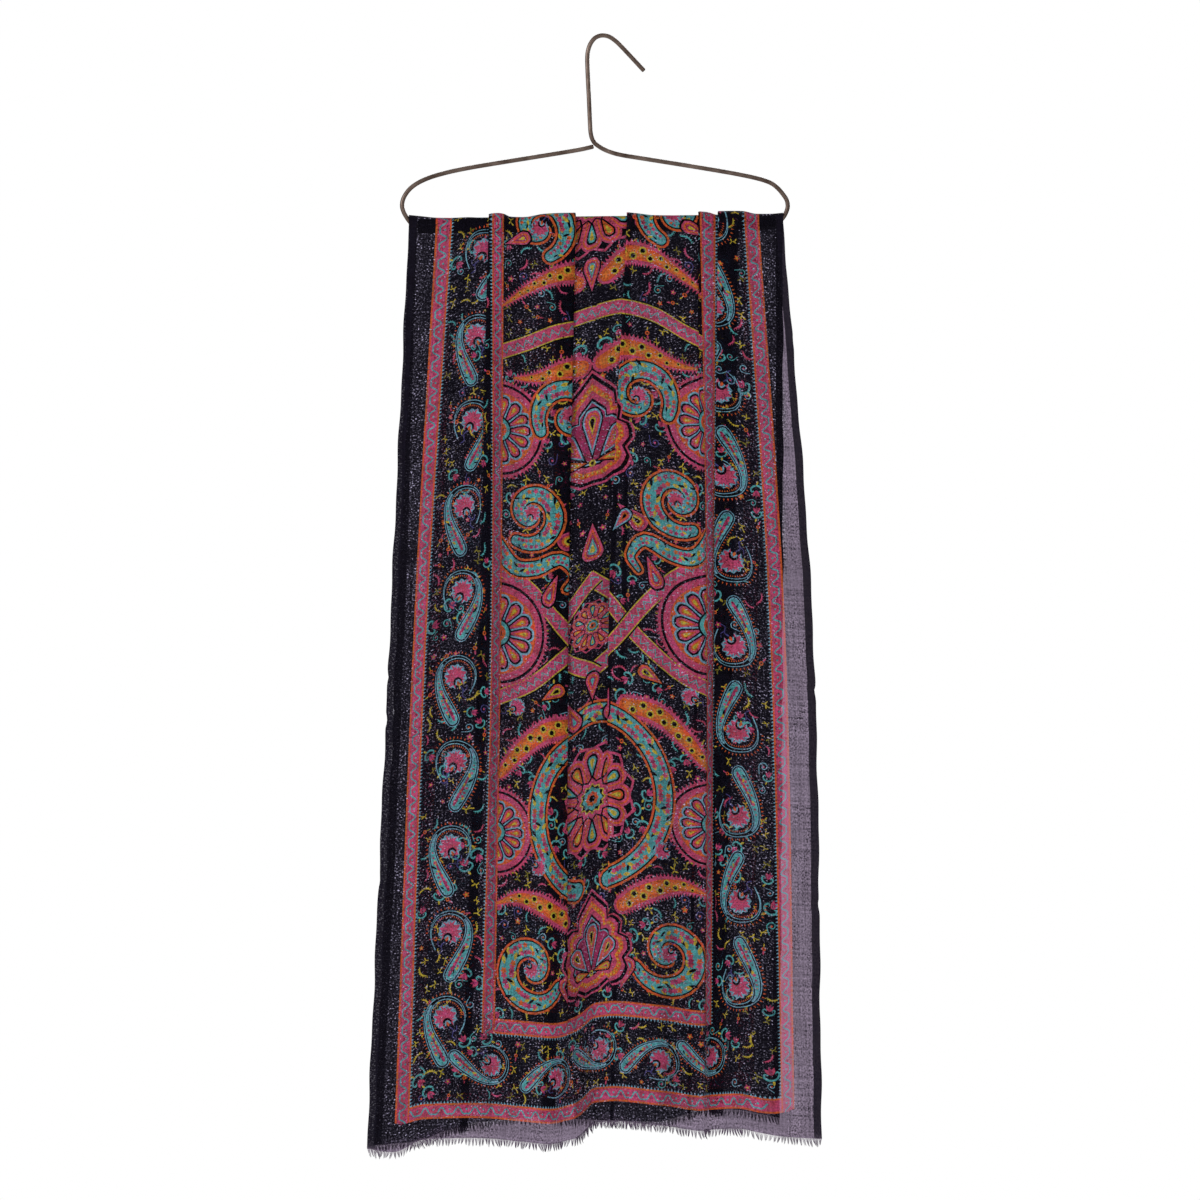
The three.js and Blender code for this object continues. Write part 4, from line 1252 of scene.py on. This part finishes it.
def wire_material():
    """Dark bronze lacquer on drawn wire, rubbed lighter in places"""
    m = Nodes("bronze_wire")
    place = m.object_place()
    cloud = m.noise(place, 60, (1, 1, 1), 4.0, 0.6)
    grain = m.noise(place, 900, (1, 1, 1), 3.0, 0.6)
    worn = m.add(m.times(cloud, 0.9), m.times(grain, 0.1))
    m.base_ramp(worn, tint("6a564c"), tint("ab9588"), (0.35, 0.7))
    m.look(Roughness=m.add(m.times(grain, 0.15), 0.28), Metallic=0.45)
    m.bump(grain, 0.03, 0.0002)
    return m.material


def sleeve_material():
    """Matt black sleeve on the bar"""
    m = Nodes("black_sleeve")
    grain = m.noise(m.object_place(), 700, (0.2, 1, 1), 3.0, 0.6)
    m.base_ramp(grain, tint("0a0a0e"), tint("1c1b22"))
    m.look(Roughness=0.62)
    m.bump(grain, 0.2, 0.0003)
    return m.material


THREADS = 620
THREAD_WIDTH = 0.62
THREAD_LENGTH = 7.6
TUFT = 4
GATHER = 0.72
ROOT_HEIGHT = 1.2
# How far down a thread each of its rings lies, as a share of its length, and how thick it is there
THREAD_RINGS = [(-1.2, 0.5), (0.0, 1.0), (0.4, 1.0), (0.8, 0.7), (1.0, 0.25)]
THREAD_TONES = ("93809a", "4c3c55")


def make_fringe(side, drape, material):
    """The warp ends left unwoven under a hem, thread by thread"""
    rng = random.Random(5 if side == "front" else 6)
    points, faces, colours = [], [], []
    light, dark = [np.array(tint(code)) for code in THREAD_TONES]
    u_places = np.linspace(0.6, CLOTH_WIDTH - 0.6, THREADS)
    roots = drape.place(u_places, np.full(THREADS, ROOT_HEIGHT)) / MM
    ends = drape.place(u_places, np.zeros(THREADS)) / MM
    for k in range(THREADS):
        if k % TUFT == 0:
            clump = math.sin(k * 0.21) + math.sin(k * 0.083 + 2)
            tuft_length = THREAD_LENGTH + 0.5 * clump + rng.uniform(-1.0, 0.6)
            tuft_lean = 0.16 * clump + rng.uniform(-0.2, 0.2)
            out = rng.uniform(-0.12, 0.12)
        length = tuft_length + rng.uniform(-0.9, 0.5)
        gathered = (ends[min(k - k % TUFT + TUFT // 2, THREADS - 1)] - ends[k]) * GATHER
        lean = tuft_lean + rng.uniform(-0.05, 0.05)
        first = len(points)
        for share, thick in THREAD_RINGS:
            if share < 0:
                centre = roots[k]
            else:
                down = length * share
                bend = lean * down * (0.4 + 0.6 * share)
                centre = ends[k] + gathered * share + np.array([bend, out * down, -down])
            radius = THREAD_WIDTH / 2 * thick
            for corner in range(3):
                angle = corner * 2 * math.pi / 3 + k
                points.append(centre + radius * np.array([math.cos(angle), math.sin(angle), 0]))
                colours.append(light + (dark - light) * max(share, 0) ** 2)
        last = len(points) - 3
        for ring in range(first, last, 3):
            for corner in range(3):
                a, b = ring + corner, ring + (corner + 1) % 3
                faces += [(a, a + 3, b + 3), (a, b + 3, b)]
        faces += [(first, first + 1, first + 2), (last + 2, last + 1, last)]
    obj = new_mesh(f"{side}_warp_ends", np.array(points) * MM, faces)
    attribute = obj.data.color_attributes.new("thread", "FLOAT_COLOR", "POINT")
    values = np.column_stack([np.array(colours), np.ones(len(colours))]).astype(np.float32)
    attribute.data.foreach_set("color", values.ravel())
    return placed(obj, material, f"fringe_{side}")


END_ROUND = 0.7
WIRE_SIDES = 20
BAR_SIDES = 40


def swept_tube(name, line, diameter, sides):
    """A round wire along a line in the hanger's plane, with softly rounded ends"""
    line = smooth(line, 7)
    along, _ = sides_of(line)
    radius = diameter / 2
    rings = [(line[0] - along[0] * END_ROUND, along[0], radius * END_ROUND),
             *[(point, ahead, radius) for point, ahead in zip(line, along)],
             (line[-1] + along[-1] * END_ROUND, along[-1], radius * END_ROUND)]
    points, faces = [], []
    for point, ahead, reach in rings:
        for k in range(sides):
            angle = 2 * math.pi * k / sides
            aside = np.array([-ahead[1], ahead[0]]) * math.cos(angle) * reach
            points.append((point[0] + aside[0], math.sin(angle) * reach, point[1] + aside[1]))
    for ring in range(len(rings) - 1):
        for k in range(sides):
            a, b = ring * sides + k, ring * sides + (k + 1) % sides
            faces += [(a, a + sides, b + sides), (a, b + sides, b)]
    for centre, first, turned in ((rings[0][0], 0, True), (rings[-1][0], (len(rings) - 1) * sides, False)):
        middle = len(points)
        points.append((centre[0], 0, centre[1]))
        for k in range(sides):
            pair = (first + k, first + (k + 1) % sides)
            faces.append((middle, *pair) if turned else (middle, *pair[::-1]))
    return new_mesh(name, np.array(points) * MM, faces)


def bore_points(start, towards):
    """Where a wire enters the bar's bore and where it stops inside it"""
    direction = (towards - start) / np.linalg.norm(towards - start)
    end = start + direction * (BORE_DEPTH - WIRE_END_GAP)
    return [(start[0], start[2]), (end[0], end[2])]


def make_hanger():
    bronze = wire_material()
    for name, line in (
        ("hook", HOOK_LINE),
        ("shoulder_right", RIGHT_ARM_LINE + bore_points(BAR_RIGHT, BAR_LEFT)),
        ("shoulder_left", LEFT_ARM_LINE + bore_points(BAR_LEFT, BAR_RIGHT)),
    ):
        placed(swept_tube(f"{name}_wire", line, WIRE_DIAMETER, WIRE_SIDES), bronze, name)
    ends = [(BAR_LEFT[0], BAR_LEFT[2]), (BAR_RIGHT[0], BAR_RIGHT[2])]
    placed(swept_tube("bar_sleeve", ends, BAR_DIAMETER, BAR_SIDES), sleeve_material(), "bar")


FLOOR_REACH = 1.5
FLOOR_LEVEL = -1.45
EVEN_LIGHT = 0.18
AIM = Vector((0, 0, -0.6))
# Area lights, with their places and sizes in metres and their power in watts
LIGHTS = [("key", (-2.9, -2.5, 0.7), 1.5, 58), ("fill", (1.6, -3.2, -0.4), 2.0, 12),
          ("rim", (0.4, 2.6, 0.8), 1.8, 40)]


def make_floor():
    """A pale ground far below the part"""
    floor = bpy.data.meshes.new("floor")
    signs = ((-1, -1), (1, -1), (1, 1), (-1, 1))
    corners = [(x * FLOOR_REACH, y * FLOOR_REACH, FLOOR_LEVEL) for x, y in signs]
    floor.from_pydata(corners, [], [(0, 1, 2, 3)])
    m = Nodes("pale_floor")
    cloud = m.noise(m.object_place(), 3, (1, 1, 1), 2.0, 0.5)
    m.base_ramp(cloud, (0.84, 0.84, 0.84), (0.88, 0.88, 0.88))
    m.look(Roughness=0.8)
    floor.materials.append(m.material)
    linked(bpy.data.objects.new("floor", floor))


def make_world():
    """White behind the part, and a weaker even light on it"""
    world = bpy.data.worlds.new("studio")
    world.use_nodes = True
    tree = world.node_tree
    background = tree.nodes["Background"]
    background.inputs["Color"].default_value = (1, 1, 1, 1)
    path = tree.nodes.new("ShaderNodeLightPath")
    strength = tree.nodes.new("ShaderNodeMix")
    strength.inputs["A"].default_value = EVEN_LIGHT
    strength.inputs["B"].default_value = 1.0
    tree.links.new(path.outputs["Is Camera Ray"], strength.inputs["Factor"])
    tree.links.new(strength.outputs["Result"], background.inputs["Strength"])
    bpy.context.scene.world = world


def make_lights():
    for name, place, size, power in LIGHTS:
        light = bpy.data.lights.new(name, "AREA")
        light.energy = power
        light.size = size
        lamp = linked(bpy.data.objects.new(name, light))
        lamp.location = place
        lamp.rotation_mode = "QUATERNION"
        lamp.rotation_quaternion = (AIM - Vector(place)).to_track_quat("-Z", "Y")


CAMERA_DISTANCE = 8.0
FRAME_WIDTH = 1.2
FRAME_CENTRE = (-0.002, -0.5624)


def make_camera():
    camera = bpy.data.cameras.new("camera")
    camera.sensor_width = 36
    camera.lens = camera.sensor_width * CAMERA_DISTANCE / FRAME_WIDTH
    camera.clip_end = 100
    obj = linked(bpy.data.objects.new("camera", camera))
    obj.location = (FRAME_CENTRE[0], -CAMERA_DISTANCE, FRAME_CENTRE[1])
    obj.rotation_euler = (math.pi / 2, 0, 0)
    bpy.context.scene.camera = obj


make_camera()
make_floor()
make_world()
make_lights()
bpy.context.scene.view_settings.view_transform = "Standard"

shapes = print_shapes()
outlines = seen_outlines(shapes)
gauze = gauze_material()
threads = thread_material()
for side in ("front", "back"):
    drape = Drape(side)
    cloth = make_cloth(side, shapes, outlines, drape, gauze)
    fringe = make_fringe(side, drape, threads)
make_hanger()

=== SHORT TASK ===
State how many lines of the data include the word "code", with nothing else.

=== ANSWER TO THE TASK ===
2